Short-term saving goals might include buying a car, paying any loans or debts, and buying a house. Long-term saving goals, conversely, could include saving for retirement and your child's college education — not to mention an emergency fund for any unforeseen rainy-day events. A few dollars here and a few dollars there will add up in the long run.

Putting Together a Financial Plan

The 50-20-30 rule is the quintessential budgeting plan that utilizes post-tax income. Fifty percent of your income goes toward needs such as housing expenses, car payments, groceries, health care, and insurance. Twenty percent of your income goes toward saving in the form of stock market investments, saving for retirement, and that emergency fund. And lastly, 30% goes towards personal wants: that new guitar, a night out to enjoy yourself, new clothes, or even a weekend getaway. Following this budgeting plan will help you create a healthy balance between saving and spending.
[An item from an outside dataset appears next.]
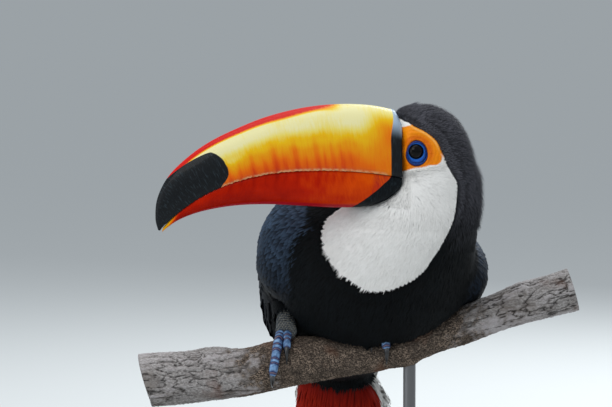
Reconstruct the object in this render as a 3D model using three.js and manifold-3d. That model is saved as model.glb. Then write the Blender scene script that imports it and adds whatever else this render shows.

Creating an Emergency Financial Plan

Financial emergencies occur for a variety of reasons. Job loss, large-scale natural disasters, and medical issues are often some of the main culprits that put people into financial distress every day.

Creating a plan that can weather financial emergencies should always involve reducing your manageable debts, creating an emergency financial plan and budget that cut out nonessentials, and reallocating investments to safer options. This plan should ultimately make daily life as affordable as possible to ensure that the monthly inflow of money will remain higher than the outflow.

Rebalancing Investments

Going into the new year is the perfect time to rebalance your investment portfolio. Stimulus and market support from The Federal Reserve System led to one of the greatest bull runs of all time across the stock market. The S&P 500 increased by nearly 50%, followed by the Dow Jones Industrial Average increasing 26%.

On top of that, certain sectors had strong performances, too. The top-performing sectors in 2021 were: energy, real estate, financial, and technology. The worst? Industrial, utilities, consumer staples, and communication services. Reevaluating the best sectors for your individual savings plan is a major part of seeing continuing returns and of smart investing as a whole.

Paying Down Debts

The last and most important step for strengthening your financial health is reducing debt. Borrowing money is an occasional crutch that we all need. Seventy-seven percent of households have some form of debt and the average American owes $90,460.

Credit card, medical, and student loan debt make up most of these figures. Reducing or eliminating the amount of money you owe will free up additional finances for budgeting and not only improve financial health, but be good for your mental health, too.

Staying financially stable is a difficult task, but there are ways to ease your monetary problems and bolster your budget. Save, pay down debts, and rebalance investments to keep your wallet full and bank account happy.